Restate the complete material exactly.

• • • • • • •

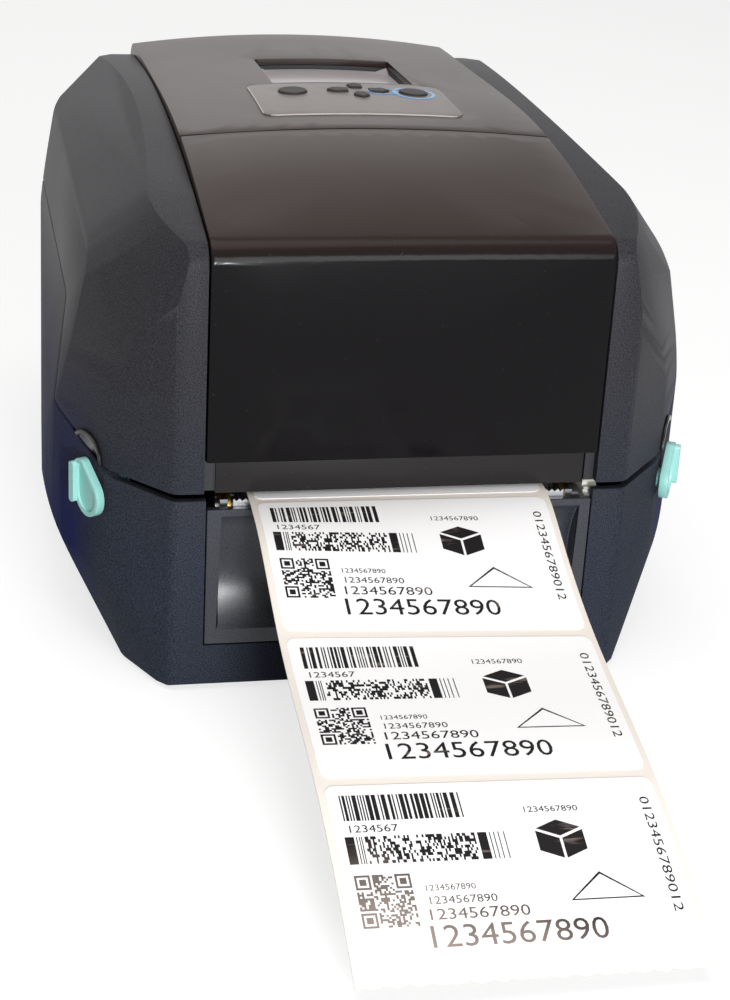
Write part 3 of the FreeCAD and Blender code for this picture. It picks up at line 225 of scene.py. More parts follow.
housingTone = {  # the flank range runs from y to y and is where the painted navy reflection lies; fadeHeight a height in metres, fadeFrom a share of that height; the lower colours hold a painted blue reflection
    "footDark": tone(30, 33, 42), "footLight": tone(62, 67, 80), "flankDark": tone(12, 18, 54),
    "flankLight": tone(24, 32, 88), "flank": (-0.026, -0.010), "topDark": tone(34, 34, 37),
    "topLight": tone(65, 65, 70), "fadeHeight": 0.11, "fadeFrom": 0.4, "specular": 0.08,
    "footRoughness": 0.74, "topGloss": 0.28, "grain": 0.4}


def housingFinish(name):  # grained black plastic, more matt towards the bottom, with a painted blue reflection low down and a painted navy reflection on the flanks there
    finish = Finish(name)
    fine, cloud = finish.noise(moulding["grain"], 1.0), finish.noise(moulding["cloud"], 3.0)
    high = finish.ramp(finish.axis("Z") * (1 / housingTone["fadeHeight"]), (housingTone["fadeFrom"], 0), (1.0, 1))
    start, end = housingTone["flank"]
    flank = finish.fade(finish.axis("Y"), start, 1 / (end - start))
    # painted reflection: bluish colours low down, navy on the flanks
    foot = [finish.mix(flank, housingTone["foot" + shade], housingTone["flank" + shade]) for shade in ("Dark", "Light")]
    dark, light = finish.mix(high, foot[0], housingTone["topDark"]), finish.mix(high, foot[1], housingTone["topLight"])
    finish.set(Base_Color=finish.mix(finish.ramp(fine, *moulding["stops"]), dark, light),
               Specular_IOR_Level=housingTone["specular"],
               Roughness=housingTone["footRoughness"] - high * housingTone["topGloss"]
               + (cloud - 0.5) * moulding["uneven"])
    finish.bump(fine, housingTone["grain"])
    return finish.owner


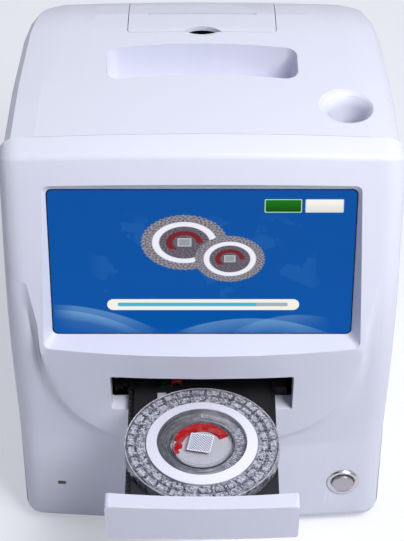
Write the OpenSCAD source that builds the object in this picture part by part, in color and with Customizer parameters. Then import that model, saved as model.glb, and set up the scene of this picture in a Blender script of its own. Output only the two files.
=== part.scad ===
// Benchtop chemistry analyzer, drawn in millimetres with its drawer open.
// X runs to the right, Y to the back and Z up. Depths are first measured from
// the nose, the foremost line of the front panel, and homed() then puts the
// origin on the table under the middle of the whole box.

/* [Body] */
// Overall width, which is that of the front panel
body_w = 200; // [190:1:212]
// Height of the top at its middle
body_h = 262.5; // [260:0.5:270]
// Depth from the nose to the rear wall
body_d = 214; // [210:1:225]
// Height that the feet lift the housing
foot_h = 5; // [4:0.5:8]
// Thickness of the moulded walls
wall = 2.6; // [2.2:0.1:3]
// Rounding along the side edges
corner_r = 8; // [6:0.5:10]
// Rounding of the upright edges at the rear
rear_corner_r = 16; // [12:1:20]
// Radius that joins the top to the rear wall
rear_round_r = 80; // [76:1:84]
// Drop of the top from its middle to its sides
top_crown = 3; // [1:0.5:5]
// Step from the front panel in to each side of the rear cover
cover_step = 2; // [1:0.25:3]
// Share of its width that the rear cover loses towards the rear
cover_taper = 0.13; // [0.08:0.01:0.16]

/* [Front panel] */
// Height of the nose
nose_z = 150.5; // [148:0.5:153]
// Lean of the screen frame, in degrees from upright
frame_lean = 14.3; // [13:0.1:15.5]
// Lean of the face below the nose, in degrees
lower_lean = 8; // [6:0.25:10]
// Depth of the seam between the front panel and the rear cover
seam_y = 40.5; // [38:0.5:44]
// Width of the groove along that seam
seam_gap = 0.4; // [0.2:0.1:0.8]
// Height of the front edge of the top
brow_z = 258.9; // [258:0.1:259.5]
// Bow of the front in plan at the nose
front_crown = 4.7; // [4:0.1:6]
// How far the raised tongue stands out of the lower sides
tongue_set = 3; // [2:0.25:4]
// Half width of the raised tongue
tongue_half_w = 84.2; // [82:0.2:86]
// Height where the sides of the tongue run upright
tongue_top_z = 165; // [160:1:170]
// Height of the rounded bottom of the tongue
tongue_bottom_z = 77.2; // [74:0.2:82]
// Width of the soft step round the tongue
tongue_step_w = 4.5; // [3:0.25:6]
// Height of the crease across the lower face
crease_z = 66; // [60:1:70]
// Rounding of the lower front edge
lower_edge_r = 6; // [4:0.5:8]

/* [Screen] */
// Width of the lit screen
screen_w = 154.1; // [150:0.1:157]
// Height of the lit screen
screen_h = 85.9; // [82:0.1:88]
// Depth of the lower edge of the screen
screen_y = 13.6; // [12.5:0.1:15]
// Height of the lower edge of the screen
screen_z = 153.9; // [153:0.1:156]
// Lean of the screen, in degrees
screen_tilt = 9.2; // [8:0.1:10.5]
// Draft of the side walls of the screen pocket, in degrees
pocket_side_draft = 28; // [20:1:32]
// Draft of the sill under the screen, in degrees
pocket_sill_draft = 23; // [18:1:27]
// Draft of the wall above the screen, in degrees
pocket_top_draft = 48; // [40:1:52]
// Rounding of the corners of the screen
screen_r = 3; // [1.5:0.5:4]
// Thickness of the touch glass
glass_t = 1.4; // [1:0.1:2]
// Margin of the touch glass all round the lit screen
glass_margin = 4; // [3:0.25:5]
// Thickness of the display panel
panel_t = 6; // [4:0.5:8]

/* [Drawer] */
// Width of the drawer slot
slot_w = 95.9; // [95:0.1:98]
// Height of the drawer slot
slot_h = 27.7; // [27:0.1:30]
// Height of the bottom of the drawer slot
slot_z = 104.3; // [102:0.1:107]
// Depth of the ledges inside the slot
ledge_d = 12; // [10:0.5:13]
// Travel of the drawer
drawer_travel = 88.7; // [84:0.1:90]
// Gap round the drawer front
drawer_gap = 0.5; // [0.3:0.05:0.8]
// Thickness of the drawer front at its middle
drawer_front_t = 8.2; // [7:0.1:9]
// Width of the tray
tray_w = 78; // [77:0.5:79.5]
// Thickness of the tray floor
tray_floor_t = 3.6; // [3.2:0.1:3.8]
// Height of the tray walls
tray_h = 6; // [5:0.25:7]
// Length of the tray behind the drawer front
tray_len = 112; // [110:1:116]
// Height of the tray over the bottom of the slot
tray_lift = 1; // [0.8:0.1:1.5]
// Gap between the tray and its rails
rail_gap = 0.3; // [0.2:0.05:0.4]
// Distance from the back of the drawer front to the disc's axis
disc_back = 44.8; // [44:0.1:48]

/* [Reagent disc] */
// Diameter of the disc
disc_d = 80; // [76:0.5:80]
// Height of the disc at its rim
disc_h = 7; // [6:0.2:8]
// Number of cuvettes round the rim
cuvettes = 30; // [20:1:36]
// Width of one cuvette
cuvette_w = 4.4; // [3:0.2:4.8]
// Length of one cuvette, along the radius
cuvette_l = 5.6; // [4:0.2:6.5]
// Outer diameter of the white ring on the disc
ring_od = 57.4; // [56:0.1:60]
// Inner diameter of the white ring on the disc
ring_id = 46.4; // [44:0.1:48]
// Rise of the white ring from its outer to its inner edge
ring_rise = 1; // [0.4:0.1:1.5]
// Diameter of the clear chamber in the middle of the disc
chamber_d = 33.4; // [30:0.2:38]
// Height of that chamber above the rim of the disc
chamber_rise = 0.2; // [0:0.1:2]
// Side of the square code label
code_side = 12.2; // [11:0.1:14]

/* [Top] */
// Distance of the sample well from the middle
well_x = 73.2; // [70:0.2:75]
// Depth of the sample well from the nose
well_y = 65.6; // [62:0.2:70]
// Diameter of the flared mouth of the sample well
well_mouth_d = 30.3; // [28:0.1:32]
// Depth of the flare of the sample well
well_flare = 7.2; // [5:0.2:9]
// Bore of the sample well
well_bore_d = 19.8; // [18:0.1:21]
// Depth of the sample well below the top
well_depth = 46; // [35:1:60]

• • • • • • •

# FINAL ANSWER
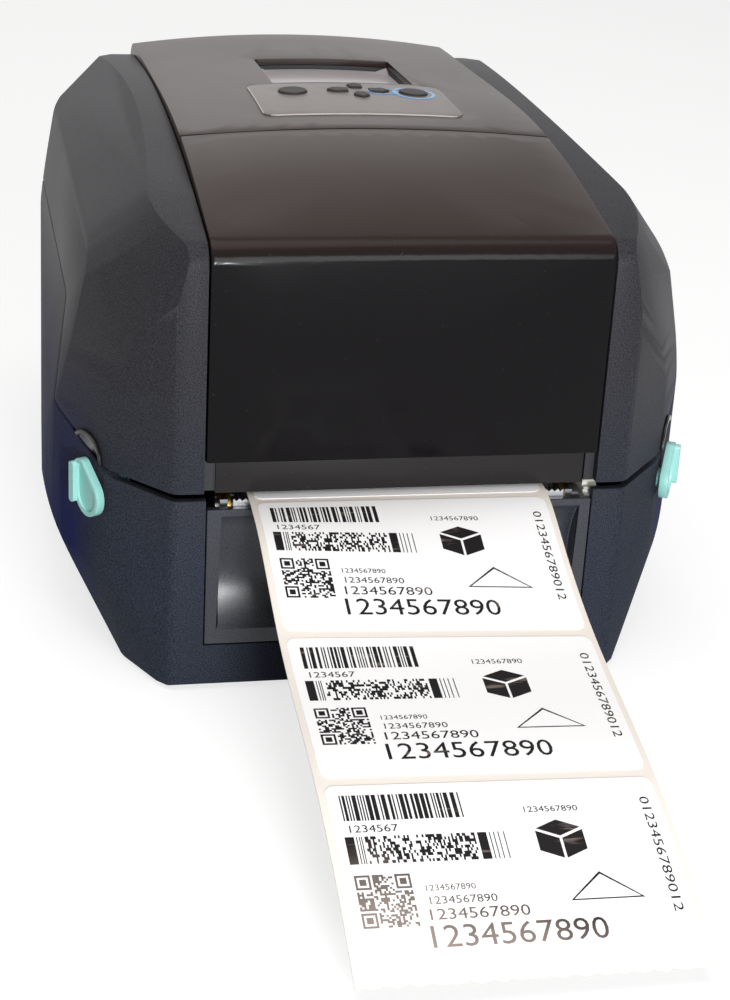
Write part 3 of the FreeCAD and Blender code for this picture. It picks up at line 225 of scene.py. More parts follow.
housingTone = {  # the flank range runs from y to y and is where the painted navy reflection lies; fadeHeight a height in metres, fadeFrom a share of that height; the lower colours hold a painted blue reflection
    "footDark": tone(30, 33, 42), "footLight": tone(62, 67, 80), "flankDark": tone(12, 18, 54),
    "flankLight": tone(24, 32, 88), "flank": (-0.026, -0.010), "topDark": tone(34, 34, 37),
    "topLight": tone(65, 65, 70), "fadeHeight": 0.11, "fadeFrom": 0.4, "specular": 0.08,
    "footRoughness": 0.74, "topGloss": 0.28, "grain": 0.4}


def housingFinish(name):  # grained black plastic, more matt towards the bottom, with a painted blue reflection low down and a painted navy reflection on the flanks there
    finish = Finish(name)
    fine, cloud = finish.noise(moulding["grain"], 1.0), finish.noise(moulding["cloud"], 3.0)
    high = finish.ramp(finish.axis("Z") * (1 / housingTone["fadeHeight"]), (housingTone["fadeFrom"], 0), (1.0, 1))
    start, end = housingTone["flank"]
    flank = finish.fade(finish.axis("Y"), start, 1 / (end - start))
    # painted reflection: bluish colours low down, navy on the flanks
    foot = [finish.mix(flank, housingTone["foot" + shade], housingTone["flank" + shade]) for shade in ("Dark", "Light")]
    dark, light = finish.mix(high, foot[0], housingTone["topDark"]), finish.mix(high, foot[1], housingTone["topLight"])
    finish.set(Base_Color=finish.mix(finish.ramp(fine, *moulding["stops"]), dark, light),
               Specular_IOR_Level=housingTone["specular"],
               Roughness=housingTone["footRoughness"] - high * housingTone["topGloss"]
               + (cloud - 0.5) * moulding["uneven"])
    finish.bump(fine, housingTone["grain"])
    return finish.owner


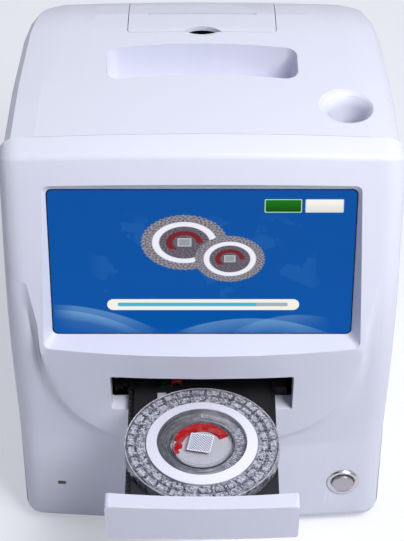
Write the OpenSCAD source that builds the object in this picture part by part, in color and with Customizer parameters. Then import that model, saved as model.glb, and set up the scene of this picture in a Blender script of its own. Output only the two files.
=== part.scad ===
// Benchtop chemistry analyzer, drawn in millimetres with its drawer open.
// X runs to the right, Y to the back and Z up. Depths are first measured from
// the nose, the foremost line of the front panel, and homed() then puts the
// origin on the table under the middle of the whole box.

/* [Body] */
// Overall width, which is that of the front panel
body_w = 200; // [190:1:212]
// Height of the top at its middle
body_h = 262.5; // [260:0.5:270]
// Depth from the nose to the rear wall
body_d = 214; // [210:1:225]
// Height that the feet lift the housing
foot_h = 5; // [4:0.5:8]
// Thickness of the moulded walls
wall = 2.6; // [2.2:0.1:3]
// Rounding along the side edges
corner_r = 8; // [6:0.5:10]
// Rounding of the upright edges at the rear
rear_corner_r = 16; // [12:1:20]
// Radius that joins the top to the rear wall
rear_round_r = 80; // [76:1:84]
// Drop of the top from its middle to its sides
top_crown = 3; // [1:0.5:5]
// Step from the front panel in to each side of the rear cover
cover_step = 2; // [1:0.25:3]
// Share of its width that the rear cover loses towards the rear
cover_taper = 0.13; // [0.08:0.01:0.16]

/* [Front panel] */
// Height of the nose
nose_z = 150.5; // [148:0.5:153]
// Lean of the screen frame, in degrees from upright
frame_lean = 14.3; // [13:0.1:15.5]
// Lean of the face below the nose, in degrees
lower_lean = 8; // [6:0.25:10]
// Depth of the seam between the front panel and the rear cover
seam_y = 40.5; // [38:0.5:44]
// Width of the groove along that seam
seam_gap = 0.4; // [0.2:0.1:0.8]
// Height of the front edge of the top
brow_z = 258.9; // [258:0.1:259.5]
// Bow of the front in plan at the nose
front_crown = 4.7; // [4:0.1:6]
// How far the raised tongue stands out of the lower sides
tongue_set = 3; // [2:0.25:4]
// Half width of the raised tongue
tongue_half_w = 84.2; // [82:0.2:86]
// Height where the sides of the tongue run upright
tongue_top_z = 165; // [160:1:170]
// Height of the rounded bottom of the tongue
tongue_bottom_z = 77.2; // [74:0.2:82]
// Width of the soft step round the tongue
tongue_step_w = 4.5; // [3:0.25:6]
// Height of the crease across the lower face
crease_z = 66; // [60:1:70]
// Rounding of the lower front edge
lower_edge_r = 6; // [4:0.5:8]

/* [Screen] */
// Width of the lit screen
screen_w = 154.1; // [150:0.1:157]
// Height of the lit screen
screen_h = 85.9; // [82:0.1:88]
// Depth of the lower edge of the screen
screen_y = 13.6; // [12.5:0.1:15]
// Height of the lower edge of the screen
screen_z = 153.9; // [153:0.1:156]
// Lean of the screen, in degrees
screen_tilt = 9.2; // [8:0.1:10.5]
// Draft of the side walls of the screen pocket, in degrees
pocket_side_draft = 28; // [20:1:32]
// Draft of the sill under the screen, in degrees
pocket_sill_draft = 23; // [18:1:27]
// Draft of the wall above the screen, in degrees
pocket_top_draft = 48; // [40:1:52]
// Rounding of the corners of the screen
screen_r = 3; // [1.5:0.5:4]
// Thickness of the touch glass
glass_t = 1.4; // [1:0.1:2]
// Margin of the touch glass all round the lit screen
glass_margin = 4; // [3:0.25:5]
// Thickness of the display panel
panel_t = 6; // [4:0.5:8]

/* [Drawer] */
// Width of the drawer slot
slot_w = 95.9; // [95:0.1:98]
// Height of the drawer slot
slot_h = 27.7; // [27:0.1:30]
// Height of the bottom of the drawer slot
slot_z = 104.3; // [102:0.1:107]
// Depth of the ledges inside the slot
ledge_d = 12; // [10:0.5:13]
// Travel of the drawer
drawer_travel = 88.7; // [84:0.1:90]
// Gap round the drawer front
drawer_gap = 0.5; // [0.3:0.05:0.8]
// Thickness of the drawer front at its middle
drawer_front_t = 8.2; // [7:0.1:9]
// Width of the tray
tray_w = 78; // [77:0.5:79.5]
// Thickness of the tray floor
tray_floor_t = 3.6; // [3.2:0.1:3.8]
// Height of the tray walls
tray_h = 6; // [5:0.25:7]
// Length of the tray behind the drawer front
tray_len = 112; // [110:1:116]
// Height of the tray over the bottom of the slot
tray_lift = 1; // [0.8:0.1:1.5]
// Gap between the tray and its rails
rail_gap = 0.3; // [0.2:0.05:0.4]
// Distance from the back of the drawer front to the disc's axis
disc_back = 44.8; // [44:0.1:48]

/* [Reagent disc] */
// Diameter of the disc
disc_d = 80; // [76:0.5:80]
// Height of the disc at its rim
disc_h = 7; // [6:0.2:8]
// Number of cuvettes round the rim
cuvettes = 30; // [20:1:36]
// Width of one cuvette
cuvette_w = 4.4; // [3:0.2:4.8]
// Length of one cuvette, along the radius
cuvette_l = 5.6; // [4:0.2:6.5]
// Outer diameter of the white ring on the disc
ring_od = 57.4; // [56:0.1:60]
// Inner diameter of the white ring on the disc
ring_id = 46.4; // [44:0.1:48]
// Rise of the white ring from its outer to its inner edge
ring_rise = 1; // [0.4:0.1:1.5]
// Diameter of the clear chamber in the middle of the disc
chamber_d = 33.4; // [30:0.2:38]
// Height of that chamber above the rim of the disc
chamber_rise = 0.2; // [0:0.1:2]
// Side of the square code label
code_side = 12.2; // [11:0.1:14]

/* [Top] */
// Distance of the sample well from the middle
well_x = 73.2; // [70:0.2:75]
// Depth of the sample well from the nose
well_y = 65.6; // [62:0.2:70]
// Diameter of the flared mouth of the sample well
well_mouth_d = 30.3; // [28:0.1:32]
// Depth of the flare of the sample well
well_flare = 7.2; // [5:0.2:9]
// Bore of the sample well
well_bore_d = 19.8; // [18:0.1:21]
// Depth of the sample well below the top
well_depth = 46; // [35:1:60]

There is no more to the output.